Exercise prompt |
From the opening line of the records through the line bearing "bpy.context.scene.collection.objects.link(empty)", set down every line exactly.

Excerpted data |
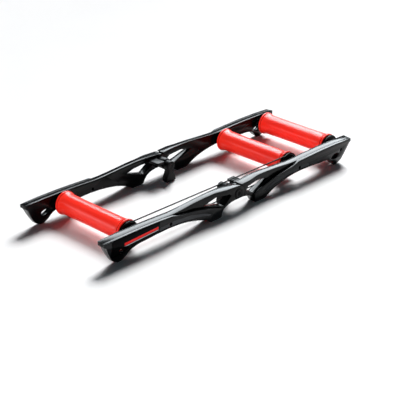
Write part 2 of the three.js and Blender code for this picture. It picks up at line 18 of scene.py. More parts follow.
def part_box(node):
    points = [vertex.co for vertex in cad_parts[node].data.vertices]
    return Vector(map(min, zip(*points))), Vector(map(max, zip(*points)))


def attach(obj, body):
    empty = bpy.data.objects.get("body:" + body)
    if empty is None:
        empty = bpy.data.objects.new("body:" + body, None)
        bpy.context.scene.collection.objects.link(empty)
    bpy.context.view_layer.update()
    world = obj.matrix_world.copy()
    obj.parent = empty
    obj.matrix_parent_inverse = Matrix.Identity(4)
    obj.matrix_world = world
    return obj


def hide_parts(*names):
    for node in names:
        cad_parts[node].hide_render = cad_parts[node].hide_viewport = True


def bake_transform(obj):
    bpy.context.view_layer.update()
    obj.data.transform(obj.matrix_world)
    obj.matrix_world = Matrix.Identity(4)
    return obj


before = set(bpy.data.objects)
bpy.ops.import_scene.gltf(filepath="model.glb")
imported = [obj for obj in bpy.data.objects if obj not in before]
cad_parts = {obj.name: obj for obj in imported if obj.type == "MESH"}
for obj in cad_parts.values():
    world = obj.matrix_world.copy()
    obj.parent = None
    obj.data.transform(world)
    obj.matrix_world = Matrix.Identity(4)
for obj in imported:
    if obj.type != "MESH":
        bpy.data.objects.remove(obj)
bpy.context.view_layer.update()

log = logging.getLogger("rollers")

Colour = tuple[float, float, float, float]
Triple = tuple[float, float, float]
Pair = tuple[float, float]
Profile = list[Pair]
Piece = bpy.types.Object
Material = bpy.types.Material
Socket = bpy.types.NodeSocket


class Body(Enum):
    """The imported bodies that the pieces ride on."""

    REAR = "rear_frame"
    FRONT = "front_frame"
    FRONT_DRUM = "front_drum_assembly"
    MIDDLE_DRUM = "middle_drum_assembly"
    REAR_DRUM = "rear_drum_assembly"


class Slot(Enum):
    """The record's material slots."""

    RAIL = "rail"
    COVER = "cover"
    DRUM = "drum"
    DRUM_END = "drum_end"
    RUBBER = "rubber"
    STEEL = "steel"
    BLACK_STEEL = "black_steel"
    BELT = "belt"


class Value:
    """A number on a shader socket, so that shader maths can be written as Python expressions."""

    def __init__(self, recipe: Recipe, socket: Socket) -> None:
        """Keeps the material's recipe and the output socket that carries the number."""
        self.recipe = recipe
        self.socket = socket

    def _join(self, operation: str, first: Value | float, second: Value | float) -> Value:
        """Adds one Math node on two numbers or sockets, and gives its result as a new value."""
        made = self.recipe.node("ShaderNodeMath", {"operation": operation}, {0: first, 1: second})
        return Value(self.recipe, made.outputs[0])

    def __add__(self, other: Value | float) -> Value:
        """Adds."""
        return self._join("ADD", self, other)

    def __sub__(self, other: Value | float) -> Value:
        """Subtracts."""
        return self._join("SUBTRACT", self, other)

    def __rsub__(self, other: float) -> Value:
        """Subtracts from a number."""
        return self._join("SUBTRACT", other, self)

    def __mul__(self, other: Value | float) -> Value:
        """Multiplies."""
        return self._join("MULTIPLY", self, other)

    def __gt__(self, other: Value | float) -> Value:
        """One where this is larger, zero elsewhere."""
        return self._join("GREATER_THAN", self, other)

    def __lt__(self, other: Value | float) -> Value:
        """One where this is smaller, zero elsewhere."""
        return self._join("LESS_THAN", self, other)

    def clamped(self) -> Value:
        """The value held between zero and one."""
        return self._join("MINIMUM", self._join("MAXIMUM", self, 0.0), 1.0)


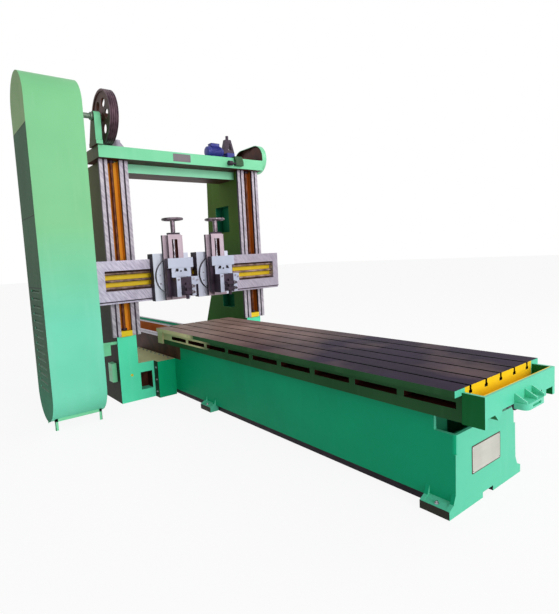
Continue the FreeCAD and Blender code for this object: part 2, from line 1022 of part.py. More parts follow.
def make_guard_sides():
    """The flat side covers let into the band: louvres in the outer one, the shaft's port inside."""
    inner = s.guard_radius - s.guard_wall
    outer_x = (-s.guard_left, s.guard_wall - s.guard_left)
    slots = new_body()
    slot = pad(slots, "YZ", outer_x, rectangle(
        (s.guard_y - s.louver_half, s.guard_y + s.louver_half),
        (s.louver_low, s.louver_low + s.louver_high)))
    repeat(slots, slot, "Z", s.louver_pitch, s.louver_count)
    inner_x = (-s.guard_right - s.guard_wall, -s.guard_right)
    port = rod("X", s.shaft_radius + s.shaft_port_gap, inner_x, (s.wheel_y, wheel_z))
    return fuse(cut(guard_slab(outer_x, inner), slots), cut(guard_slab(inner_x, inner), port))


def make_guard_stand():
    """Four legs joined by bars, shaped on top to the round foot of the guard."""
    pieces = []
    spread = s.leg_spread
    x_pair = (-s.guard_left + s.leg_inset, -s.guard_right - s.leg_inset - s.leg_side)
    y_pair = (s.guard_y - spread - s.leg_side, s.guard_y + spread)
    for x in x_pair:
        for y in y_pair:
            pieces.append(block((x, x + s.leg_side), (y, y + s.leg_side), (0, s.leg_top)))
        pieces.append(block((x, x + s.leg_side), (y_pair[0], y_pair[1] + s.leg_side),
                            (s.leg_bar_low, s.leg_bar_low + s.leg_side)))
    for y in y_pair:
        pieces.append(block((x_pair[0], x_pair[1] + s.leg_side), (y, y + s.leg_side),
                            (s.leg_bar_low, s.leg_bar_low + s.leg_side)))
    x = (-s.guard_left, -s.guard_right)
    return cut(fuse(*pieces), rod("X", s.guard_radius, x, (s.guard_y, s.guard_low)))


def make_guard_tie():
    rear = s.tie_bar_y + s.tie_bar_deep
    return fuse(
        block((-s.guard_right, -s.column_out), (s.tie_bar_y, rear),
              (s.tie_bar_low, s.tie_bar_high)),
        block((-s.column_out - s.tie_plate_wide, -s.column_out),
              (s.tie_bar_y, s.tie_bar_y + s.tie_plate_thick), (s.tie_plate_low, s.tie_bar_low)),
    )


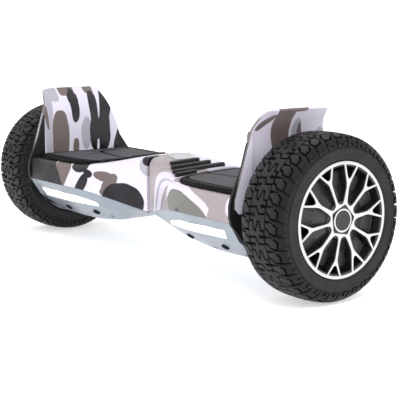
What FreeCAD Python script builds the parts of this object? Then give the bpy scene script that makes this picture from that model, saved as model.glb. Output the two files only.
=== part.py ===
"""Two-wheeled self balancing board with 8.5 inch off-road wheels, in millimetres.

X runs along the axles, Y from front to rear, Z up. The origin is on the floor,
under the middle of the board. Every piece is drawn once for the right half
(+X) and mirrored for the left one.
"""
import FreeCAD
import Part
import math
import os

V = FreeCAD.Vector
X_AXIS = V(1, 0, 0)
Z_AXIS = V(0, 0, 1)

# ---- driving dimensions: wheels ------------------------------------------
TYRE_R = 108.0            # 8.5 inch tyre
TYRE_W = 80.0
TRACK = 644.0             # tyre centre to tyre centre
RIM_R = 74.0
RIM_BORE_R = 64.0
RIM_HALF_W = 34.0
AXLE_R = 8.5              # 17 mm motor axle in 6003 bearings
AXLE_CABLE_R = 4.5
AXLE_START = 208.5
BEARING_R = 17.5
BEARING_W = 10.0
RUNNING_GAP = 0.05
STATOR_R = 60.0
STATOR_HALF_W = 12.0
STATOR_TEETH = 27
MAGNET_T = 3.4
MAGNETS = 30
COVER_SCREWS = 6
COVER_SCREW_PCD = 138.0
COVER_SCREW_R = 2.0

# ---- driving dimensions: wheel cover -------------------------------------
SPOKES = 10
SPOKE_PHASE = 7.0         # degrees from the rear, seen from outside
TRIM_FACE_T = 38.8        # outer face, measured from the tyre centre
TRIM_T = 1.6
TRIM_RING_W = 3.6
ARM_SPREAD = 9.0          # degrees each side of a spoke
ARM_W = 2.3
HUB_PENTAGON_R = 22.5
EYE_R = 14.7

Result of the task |
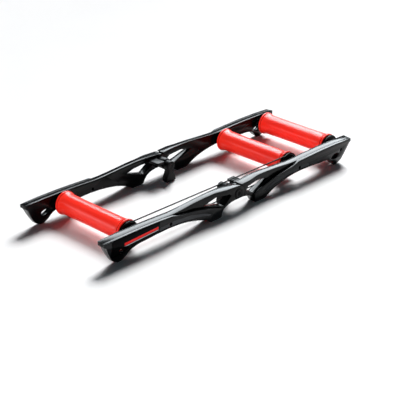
Write part 2 of the three.js and Blender code for this picture. It picks up at line 18 of scene.py. More parts follow.
def part_box(node):
    points = [vertex.co for vertex in cad_parts[node].data.vertices]
    return Vector(map(min, zip(*points))), Vector(map(max, zip(*points)))


def attach(obj, body):
    empty = bpy.data.objects.get("body:" + body)
    if empty is None:
        empty = bpy.data.objects.new("body:" + body, None)
        bpy.context.scene.collection.objects.link(empty)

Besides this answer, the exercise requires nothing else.